Figure 3 shows average performance over all datasets as a function of average inference time for MHA T5-Large and T5-XXL, and uptrained MQA and GQA- $8$ XXL models with uptraining proportion $\alpha=0.05$ . We see that a larger uptrained MQA model provides a favorable trade-off relative to MHA models, with higher quality and faster inference than MHA-Large. Moreover, GQA achieves significant additional quality gains, achieving performance close to MHA-XXL with speed close to MQA. Table 1 contains full results for all datasets.

3 Ablations

This section presents experiments to investigate the effect of different modeling choices. We evaluate performance on a representive subsample of tasks: CNN/Daily Mail, (short-form summarization), MultiNews (long-form summarization), and TriviaQA (question-answering).

Figure 4 compares the performance of different methods for checkpoint conversion. Mean pooling appears to work best, followed by selecting a single head and then random initialization. Intuitively, results are ordered by the degree to which information is preserved from the pre-trained model.

Uptraining steps

Figure 5 shows how performance varies with uptraining proportion for T5 XXL with MQA and GQA. First, we note that GQA already achieves reasonable performance after conversion while MQA requires uptraining to be useful. Both MQA and GQA gain from 5% uptraining with diminishing returns from 10%.

Number of groups

Figure 6 demonstrates the effect of the number of GQA groups on inference speed. For larger models the memory bandwidth overhead from the KV cache is less constraining (Shazeer, 2019), while the reduction in key-value size is sharper due to the increased number of heads. As a result, increasing the number of groups from MQA only results in modest slowdowns initially, with increasing cost as we move closer to MHA. We selected 8 groups as a favorable middle ground.

Related Work

This work is focused on achieving a better trade-off between decoder quality and inference time through reducing the memory bandwidth overhead (Williams et al., 2009) from loading keys and values. Shazeer (2019) first proposed reducing this overhead through multi-query attention. Follow-up work showed that multi-query attention is especially helpful for long inputs (Pope et al., 2022; de Jong et al., 2022). Rabe (2023) independently developed GQA with public implementation. Other works have explored grouping attention heads for computational efficiency (Park et al., 2020; Luo et al., 2022; Ni et al., 2023) without focusing specifically on key-value heads, which determine memory bandwidth overhead.

A number of other methods have been proposed to reduce memory bandwidth overhead from keys and values, as well as parameters. Flash attention (Dao et al., 2022) structures the attention computation to avoid materializing the quadratic attention scores, reducing memory and speeding up training.

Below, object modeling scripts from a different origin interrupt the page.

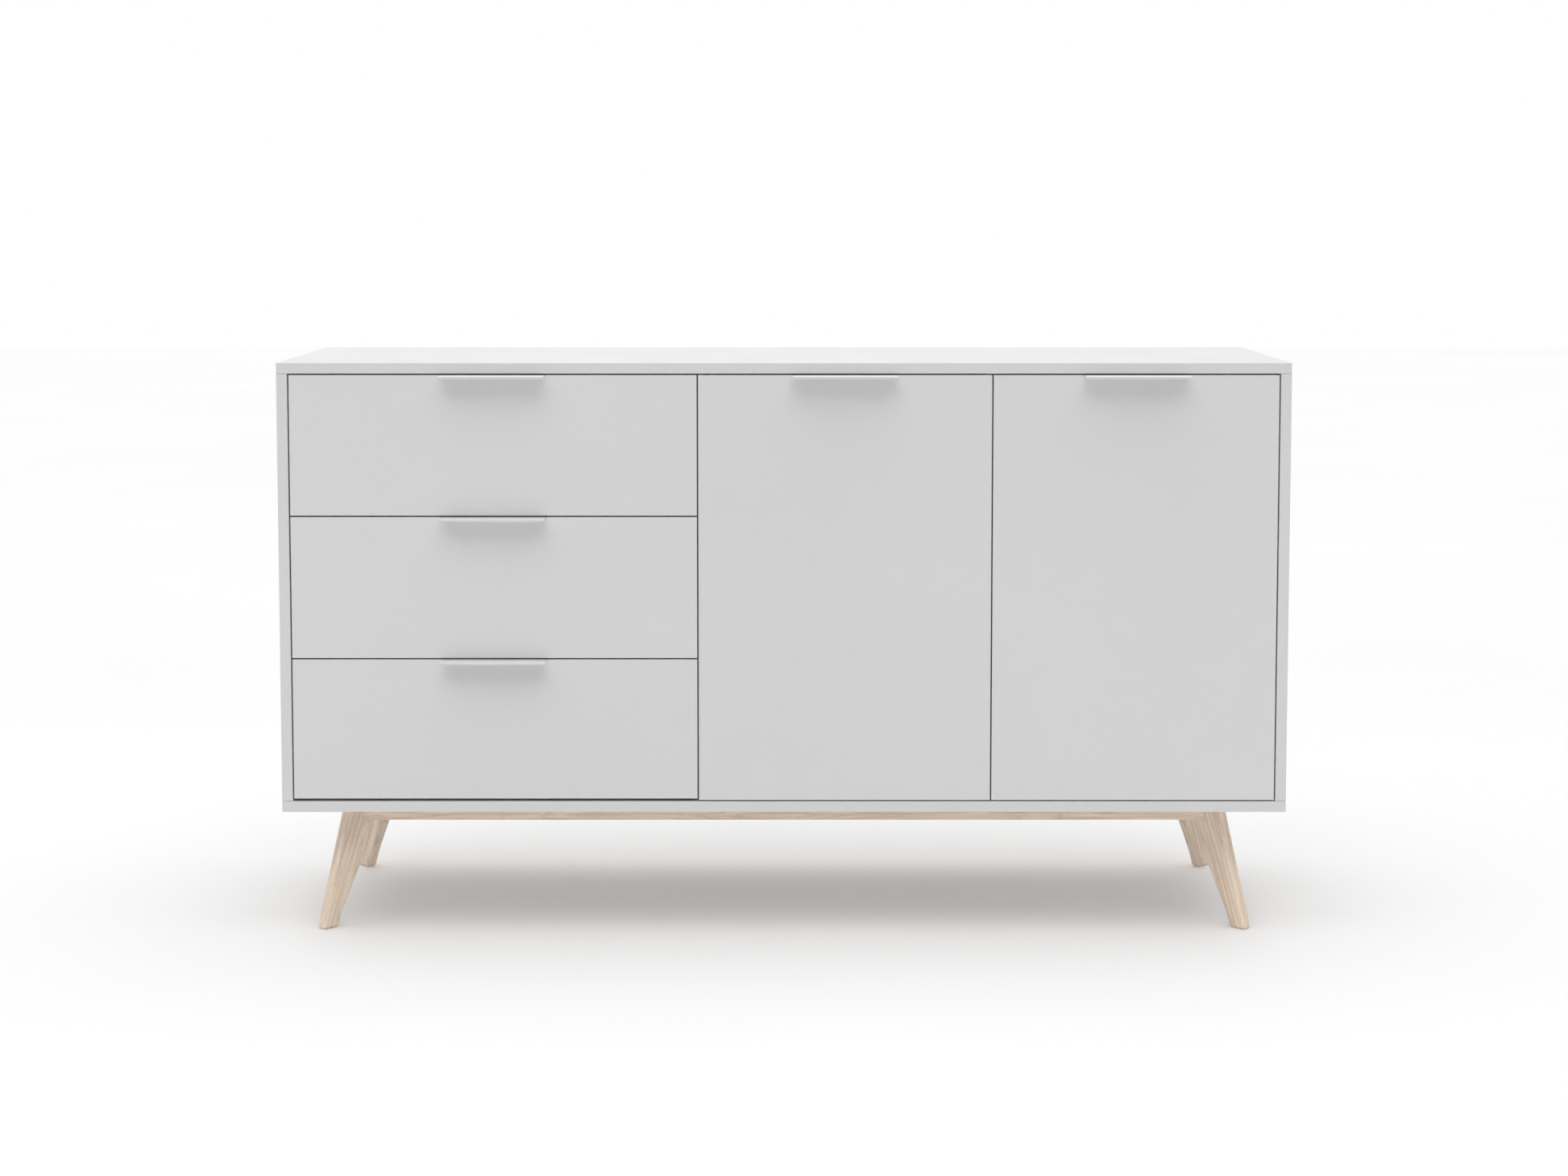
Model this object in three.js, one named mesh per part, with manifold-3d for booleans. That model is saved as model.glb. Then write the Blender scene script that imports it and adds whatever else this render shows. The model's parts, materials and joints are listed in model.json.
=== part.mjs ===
// Sideboard: three drawers beside two hinged doors, on a rail frame with four splayed plank legs.
// Millimetres, +Z up. The fronts face -Y and +X is to the right, seen from the front. The origin is on
// the floor, at the middle of the whole outline with its handles.
import * as THREE from 'three';
import { mergeVertices } from 'three/addons/utils/BufferGeometryUtils.js';
import Module from 'manifold-3d';

// Case
const caseWidth = 1400;
const caseDepth = 400;
const caseHeight = 628;
const boardThickness = 15;
const fitGap = 0.3; // left between pieces that touch
const cutOvershoot = 1; // how far a cut passes the face that it opens
const drawerBayWidth = 558; // clear width between the left side and the first divider
const leftCupboardWidth = 392.5; // the right cupboard takes what is left
const dividerSetback = 17.5; // front edge of a divider behind the faces of the fronts
const backThickness = 3;
const backInset = 9; // rear face of the back panel in front of the rear edges
const grooveDepth = 5.5;
const grooveSlack = 0.6; // groove wider than the panel that it holds
const shelfSetback = 45;
const shelfBackGap = 3;
const shelfSideGap = 1;
const shelfDrop = 300; // shelf top below the underside of the top board

// Fronts
const revealGap = 2; // between fronts, and between a front and a board
const bottomDrawerGap = 4; // under the lowest drawer front
const topFrontHeight = 195;
const middleFrontHeight = 197; // the bottom front fills what is left
const frontThickness = 15;

// Edge pulls
const pullLength = 145;
const pullReach = 23; // in front of the fronts
const pullWall = 1.5;
const pullLip = 4.2;
const pullFlange = 24; // behind the front

// Drawer boxes and runners
const drawerSideThickness = 12;
const drawerBoxLift = 25; // box above the lower edge of its front
const drawerBoxDrop = 30; // box below the upper edge of the lowest of the fronts
const drawerBackGap = 22.7; // between a box and the back panel
const drawerBottomThickness = 3;
const drawerBottomLift = 12;
const drawerGrooveDepth = 6;
const runnerSpace = 12.7; // between a drawer box and the wall beside it
const runnerWall = 1.2;
const runnerHeight = 45;
const runnerInnerHeight = 34;
const runnerDepth = 9.2;
const runnerLift = 45; // runner centre above the lower edge of the box

// Concealed door hinges
const hingeInset = 95; // from the door's upper and lower edges
const cupRadius = 17.5;
const cupDepth = 12;
const cupWall = 1;
const cupRim = 19.5;
const cupEdge = 22.5; // centre of the cup from the door's edge
const cupSides = 28; // facets round a cup and its bore
const armHeight = 15;
const armThickness = 7;
const plateLength = 58;
const plateHeight = 44;
const plateThickness = 2;
const platePlace = 38; // front end of the plate behind the faces of the fronts
const noseWidth = 18;
const noseGap = 1; // between the nose of the arm and the rim of the cup
const armOverlap = 1; // arm sunk into its plate
const armFrontInset = 2; // root of the arm behind the front end of its plate
const armRearInset = 4; // rear end of the arm in front of the rear end of its plate

// Base
const legHeight = 172;
const legThickness = 17;
const legFootWidth = 26;
const legTopWidth = 51;
const legSplay = 48; // how far the outer edge leans in along the diagonal, foot to top
const legRound = 4.5;
const legRoundSteps = 3;
const legCurveSteps = 7;
// Handles of the curve of a leg's inner edge, as parts of the splay, the top's width and the height
const legLowHandle = { along: 0.46, up: 0.36 };
const legHighHandle = { along: 0.7, up: 0.56 };
const footInsetX = 41; // outermost corner of a foot in from the side of the case
const footInsetY = 12;
const railHeight = 26;
const railThickness = 20;
const railInset = 61; // front face of the front rail behind the faces of the fronts

// Places worked out from the sizes above
const frontY = (pullReach - caseDepth) / 2;
const backY = frontY + caseDepth;
const caseLeft = -caseWidth / 2;
const caseRight = caseWidth / 2;
const caseBase = legHeight;
const caseTop = caseBase + caseHeight;
const innerLeft = caseLeft + boardThickness;
const innerRight = caseRight - boardThickness;
const innerBase = caseBase + boardThickness;
const innerTop = caseTop - boardThickness;
const firstDivider = innerLeft + drawerBayWidth;
const secondDivider = firstDivider + boardThickness + leftCupboardWidth;
const firstReveal = firstDivider + boardThickness / 2;
const secondReveal = secondDivider + boardThickness / 2;
const backPanelRear = backY - backInset;
const backPanelFront = backPanelRear - backThickness;
const frontsTop = innerTop - revealGap;
const frontRear = frontY + frontThickness;
const topFrontBase = frontsTop - topFrontHeight;
const middleFrontTop = topFrontBase - revealGap;
const middleFrontBase = middleFrontTop - middleFrontHeight;
const bottomFrontTop = middleFrontBase - revealGap;
const bottomFrontBase = innerBase + bottomDrawerGap;
const lowestFront = Math.min(topFrontHeight, middleFrontHeight, bottomFrontTop - bottomFrontBase);
const drawerBoxHeight = lowestFront - drawerBoxLift - drawerBoxDrop;
const drawerBoxFront = frontRear + fitGap;
const drawerBoxRear = backPanelFront - drawerBackGap;
const caseMiddleY = (frontY + backY) / 2;

const wasm = await Module();
wasm.setup();

const lacquer = { color: 0xefefed, roughness: 0.55, metalness: 0 };
const hardboard = { color: 0xe4e2dc, roughness: 0.75, metalness: 0 };
const paleWood = { color: 0xcbb8a5, roughness: 0.6, metalness: 0 };
const paintedMetal = { color: 0xf0f0ee, roughness: 0.4, metalness: 0.1 };
const nickel = { color: 0xb9bcc0, roughness: 0.35, metalness: 0.9 };
const zincPlate = { color: 0xa9adb2, roughness: 0.45, metalness: 0.8 };

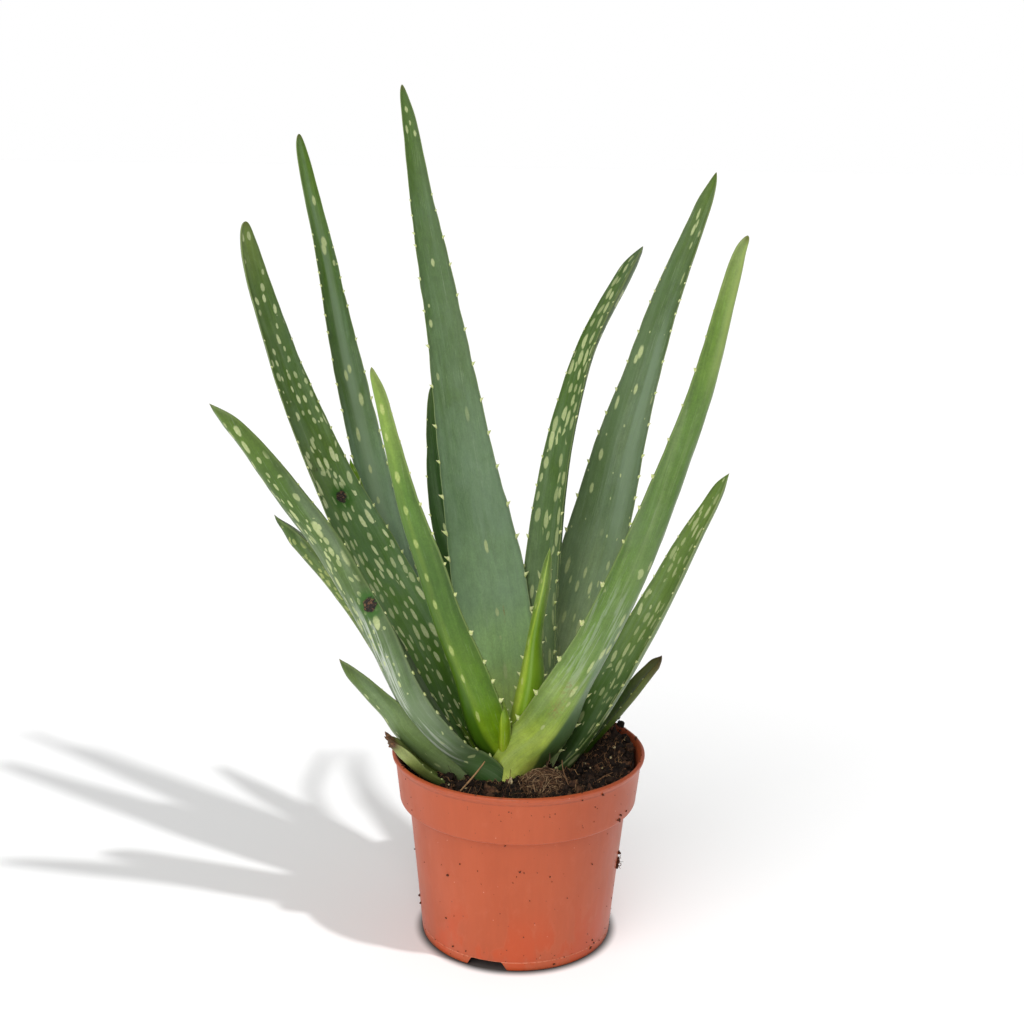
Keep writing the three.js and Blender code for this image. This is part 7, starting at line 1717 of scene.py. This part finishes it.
bpy.ops.mesh.primitive_grid_add(x_subdivisions=4, y_subdivisions=4, size=30.0, location=(0, 0, -0.0002))
floor = bpy.context.object
floor.name = "studio_floor"
floor.data.materials.append(floor_skin())

world = bpy.data.worlds.new("studio")
bpy.context.scene.world = world
world.use_nodes = True
wt = world.node_tree
wt.nodes.clear()
wo = wt.nodes.new("ShaderNodeOutputWorld")
bg_light = wt.nodes.new("ShaderNodeBackground")
bg_seen = wt.nodes.new("ShaderNodeBackground")
mixw = wt.nodes.new("ShaderNodeMixShader")
lp = wt.nodes.new("ShaderNodeLightPath")
bg_light.inputs["Color"].default_value = (1, 1, 1, 1)
bg_light.inputs["Strength"].default_value = 0.38
bg_seen.inputs["Color"].default_value = (1, 1, 1, 1)
bg_seen.inputs["Strength"].default_value = 1.0
wt.links.new(lp.outputs["Is Camera Ray"], mixw.inputs[0])
wt.links.new(bg_light.outputs[0], mixw.inputs[1])
wt.links.new(bg_seen.outputs[0], mixw.inputs[2])
wt.links.new(mixw.outputs[0], wo.inputs[0])


def aim(ob, at=(0, 0, 0.15)):
    d = Vector(at) - ob.location
    ob.rotation_euler = d.to_track_quat("-Z", "Y").to_euler()


def distant(name, az, el, strength, angle):
    d = bpy.data.lights.new(name, "SUN")
    d.energy = strength
    d.angle = math.radians(angle)
    ob = bpy.data.objects.new(name, d)
    bpy.context.scene.collection.objects.link(ob)
    a, e = math.radians(az), math.radians(el)
    ob.location = (2 * math.cos(e) * math.cos(a), 2 * math.cos(e) * math.sin(a), 2 * math.sin(e))
    aim(ob, (0, 0, 0))
    return ob


key = distant("key_light", -35.0, 56.5, 1.6, 2.6)
distant("soft_light_front", -115.0, 34.0, 1.95, 60.0)
# the long shadow is the floor's alone: the plant itself is lit by the soft light and the room
lit = bpy.data.collections.new("lit_by_key")
bpy.context.scene.collection.children.link(lit)
lit.objects.link(floor)
key.light_linking.receiver_collection = lit

view = bpy.context.scene.view_settings
view.view_transform = "Standard"
view.look = "None"
view.exposure = 0.0
view.gamma = 1.0

# ------------------------------------------------------------------ done
bpy.context.view_layer.update()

Quantization (Dettmers et al., 2022; Frantar et al., 2022) reduces the size of weights and activations, including keys and values, by lowering precision. Model distillation (Hinton et al., 2015; Gou et al., 2021) instead reduces model size at a given precision, using data generated from the larger model to finetune the smaller model. Layer-sparse cross-attention (de Jong et al., 2022) eliminates most cross-attention layers which make up the primary expense for longer inputs. Speculative sampling (Chen et al., 2023; Leviathan et al., 2022) ameliorates the memory bandwidth bottleneck by proposing multiple tokens with a smaller model which are then scored in parallel by a larger model.

Finally, the uptraining procedure we propose is inspired by Komatsuzaki et al. (2022), which uptrains standard T5 checkpoints into sparsely activated Mixture-of-Experts models.

Conclusion

Language models are expensive for inference primarily due to the memory bandwidth overhead from loading keys and values. Multi-query attention reduces this overhead at the cost of decreased model capacity and quality. We propose to convert multi-head attention models to multi-query models with a small fraction of original pre-training compute. Moreover, we introduce grouped-query attention, an interpolation of multi-query and multi-head attention that achieves quality close to multi-head at comparable speed to multi-query attention.

Limitations

This paper focuses on ameliorating the memory bandwidth overhead from loading keys and values. This overhead is most important when generating longer sequences, for which quality is inherently difficult to evaluate. For summarization we employ Rouge score, which we know is a flawed evaluation that does not tell the whole story; for that reason, it is difficult to be certain our trade-offs are correct. Due to limited computation, we also do not compare our XXL GQA model to a comparitive model trained from scratch, so we do not know the relative performance of uptraining vs training from scratch. Finally, we evaluate the impact of uptraining and GQA only on encoder-decoder models. Recently, decoder-only models are extremely popular, and since these models do not have separate self-attention and cross-attention, we expect GQA to have a stronger advantage over MQA.

Acknowlegements

We thank Santiago Ontañón, Afroz Mohiuddin, William Cohen and others at Google Research for insightful advice and discussion.

References

Appendix A Training Stability

We find that multi-query attention can lead to training instability during fine-tuning, in particular combined with long input tasks. We trained multiple T5-Large models with multi-query attention from scratch. In each case, pre-training suffered from frequent loss spikes and the final models diverged immediately when fine-tuning on long-input tasks. Uptrained multi-query attention models are more stable but still display high variance, so for multi-query models on unstable tasks we report average performance over three fine-tuning runs. Uptrained grouped-query attention models, however, appear to be stable, so we did not investigate futher on the root causes of multi-query instability.